Regulatory challenges in cross-border M&A approvals
- Graziano Stefanelli
- Aug 28
- 3 min read

Cross-border mergers and acquisitions (M&A) involve navigating complex and often conflicting regulatory regimes across multiple jurisdictions. As governments tighten oversight on foreign investments, particularly in sensitive sectors, securing approval has become one of the most critical and time-consuming aspects of international dealmaking. Successful execution requires anticipating regulatory hurdles, coordinating filings across countries, and structuring transactions to comply with evolving competition, security, and data protection frameworks.
Multi-jurisdictional approvals drive deal timelines and structure.
Large cross-border deals often require clearance from multiple regulatory authorities simultaneously. Each jurisdiction applies its own standards for competition, foreign investment, and national security. Missing a single approval can delay or derail the transaction entirely.
Coordinating approvals in different countries requires close collaboration between legal, financial, and policy teams, as delays in one jurisdiction can affect global closing timelines.
Antitrust reviews scrutinize market concentration and competition.
Competition regulators assess whether a deal will reduce consumer choice or create dominant players. In high-profile transactions, regulators may require concessions before granting approval. Common remedies include:
Divestitures of overlapping business units
Price control commitments to prevent monopolistic behavior
Market access guarantees for smaller competitors
Behavioral remedies, such as limits on exclusive contracting
High-tech, telecom, healthcare, and financial services are frequently targeted for deeper investigation due to their high market concentration and barriers to entry.
National security reviews increasingly influence global M&A.
Governments are placing greater scrutiny on deals involving strategic sectors such as defense, energy, data infrastructure, and advanced technologies. In the U.S., the Committee on Foreign Investment in the United States (CFIUS) plays a critical role in evaluating foreign acquisitions for potential security risks.
Similar regimes exist globally:
United States (CFIUS) → Reviews inbound foreign investments with security implications
European Union FDI Screening → Coordinates reviews across EU member states
China → Tight restrictions on sensitive technology exports and foreign participation
Australia and Canada → Heightened review of resource and infrastructure acquisitions
Transactions involving semiconductors, cybersecurity, energy grids, and AI capabilities are especially likely to face extended security reviews and potential blocking orders.
Data privacy and localization rules add new regulatory layers.
In recent years, data protection frameworks have become a central focus in cross-border approvals. When deals involve companies handling sensitive consumer or industrial data, regulators assess:
Compliance with GDPR in the EU and other global privacy regimes
Data transfer restrictions and requirements for local storage
Cybersecurity risks and obligations to secure digital infrastructure
Cross-border sharing of intellectual property and algorithms
For technology and financial services transactions, cybersecurity and data sovereignty concerns can become deciding factors in regulatory approvals.

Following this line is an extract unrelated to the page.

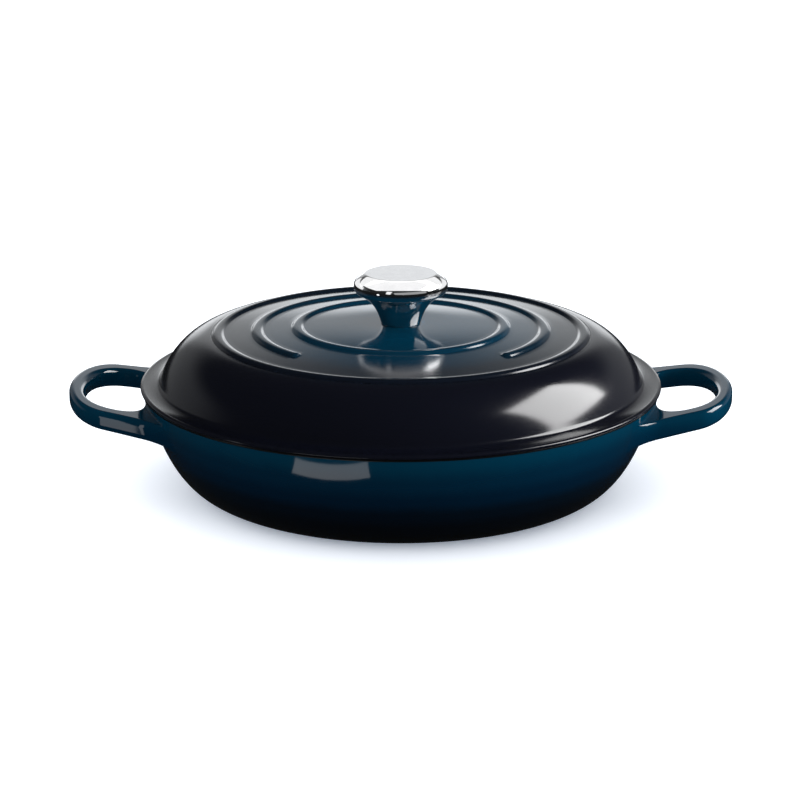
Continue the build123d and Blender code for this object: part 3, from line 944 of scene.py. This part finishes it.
def makeFloor():
    # white floor that keeps the shadow: matt white and, where it is seen, a faint bluish
    # glow that lifts the shadow
    material, tree = newMaterial("whitePaperFloor")
    matt = addNode(tree, "BsdfDiffuse", {"Color": backdrop["paper"]})
    glow = addNode(tree, "Emission", {"Color": backdrop["floorGlow"]},
                   {"Strength": seenDirectly(tree)})
    both = addNode(tree, "AddShader", links={0: matt.outputs[0], 1: glow.outputs[0]})
    floor = stagePiece("studioFloor", square(backdrop["floorSide"], 0), [(0, 1, 2, 3)],
                       endMaterial(material, both))
    floor.visible_diffuse = False
    # an even sky of light for the floor alone
    data = bpy.data.lights.new("floorLight", "SUN")
    data.angle = np.pi
    data.energy = backdrop["floorLight"] * np.pi
    lamp = bpy.data.objects.new("floorLight", data)
    lamp.visible_camera = lamp.visible_glossy = False
    bpy.context.scene.collection.objects.link(lamp)
    group = bpy.data.collections.new("floorOnly")
    group.objects.link(floor)
    lamp.light_linking.receiver_collection = group


def makeTent():
    # a photographer's dark tent, which only reflections see: a dome that glows white at the
    # low back and is nearly black above and in front, and a black sheet on the table. A
    # zone's glow is its radiance times a smooth step for each of its three limits.
    material, tree = newMaterial("blackTentCloth")
    place = addNode(tree, "TexCoord").outputs["Object"]
    unit = addNode(tree, "VectorMath", {"operation": "NORMALIZE"}, {0: place})
    split = addNode(tree, "SeparateXYZ", links={0: unit.outputs[0]})
    level = backdrop["dark"]
    for radiance, fadeIn, fadeOut, side in backdrop["zones"]:
        glow = radiance
        for axis, (start, end) in (("Z", np.sin(np.radians(fadeIn))),
                                   ("Z", np.sin(np.radians(fadeOut))[::-1]), ("Y", side)):
            step = addNode(tree, "MapRange", {"interpolation_type": "SMOOTHSTEP",
                                              "From Min": start, "From Max": end},
                           {"Value": split.outputs[axis]})
            glow = combine(tree, "MULTIPLY", step.outputs["Result"], glow)
        level = combine(tree, "ADD", glow, level)
    shader = addNode(tree, "Emission", {"Color": backdrop["tentColour"]}, {"Strength": level})
    cloth = endMaterial(material, shader)
    # rings of the dome: radius times cos(rise) cos(turn), cos(rise) sin(turn) and sin(rise)
    columns, rows = backdrop["tentColumns"], backdrop["tentRows"]
    turn = fullTurn(columns)
    rise = np.linspace(0, np.pi / 2 - backdrop["tentHole"], rows)[:, None]
    dome = backdrop["tentRadius"] * np.stack([np.cos(rise) * np.cos(turn),
                                              np.cos(rise) * np.sin(turn),
                                              np.sin(rise) + 0 * turn], axis=-1)
    index = np.arange(rows * columns).reshape(rows, columns)
    lower, upper = index[:-1], index[1:]
    quads = np.stack([lower, upper, np.roll(upper, -1, 1), np.roll(lower, -1, 1)],
                     axis=-1).reshape(-1, 4).tolist() + [index[-1].tolist()]
    tent = stagePiece("studioTent", dome.reshape(-1, 3).tolist(), quads, cloth)
    reflectedOnly(tent)
    material, tree = newMaterial("blackTableCloth")
    shader = addNode(tree, "Emission", {"Color": backdrop["tableColour"],
                                        "Strength": backdrop["table"]})
    table = stagePiece("tableCloth", square(backdrop["tableSide"], backdrop["tableHeight"]),
                       [(0, 1, 2, 3)], endMaterial(material, shader))
    reflectedOnly(table)


makeBackground()
makeFloor()
makeTent()
bpy.context.scene.view_settings.view_transform = "Standard"
print("made the studio")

Coordinating strategies reduce execution risk.
Managing regulatory complexity requires a coordinated, multi-stakeholder approach:
Early risk assessments → Map out all required filings before deal announcement
Regulatory engagement → Open channels of communication with authorities early in the process
Flexible structuring → Consider carve-outs, joint ventures, or minority stakes to navigate sensitive jurisdictions
Scenario modeling → Plan for conditional approvals, delayed clearances, and potential remedies
Advisors often develop parallel approval strategies, ensuring that antitrust, foreign investment, and data security reviews progress together to avoid prolonged execution risk.
High-profile deals illustrate growing regulatory intervention.
Recent cases highlight the global shift toward tighter cross-border scrutiny:
NVIDIA’s attempted acquisition of Arm Holdings (2022) → Blocked due to antitrust and national security concerns in multiple jurisdictions.
Microsoft’s acquisition of Activision Blizzard (2023) → Faced simultaneous reviews by U.S., U.K., and EU regulators over gaming market competition.
Broadcom’s acquisition of VMware (2023) → Required divestitures and extended engagement with regulators in multiple countries.
These examples demonstrate how governments now use cross-border approvals to protect domestic competitiveness, national security, and data sovereignty.
Regulatory strategy defines cross-border deal success.
In today’s environment, regulatory approvals are no longer a procedural step—they are a core strategic component of cross-border M&A planning. Companies must anticipate antitrust, security, and data compliance challenges early, coordinate multi-country filings, and remain flexible on structure to secure timely clearances.
The rising complexity of global oversight makes regulatory strategy as critical as deal financing and valuation, shaping outcomes for the world’s largest and most transformative transactions.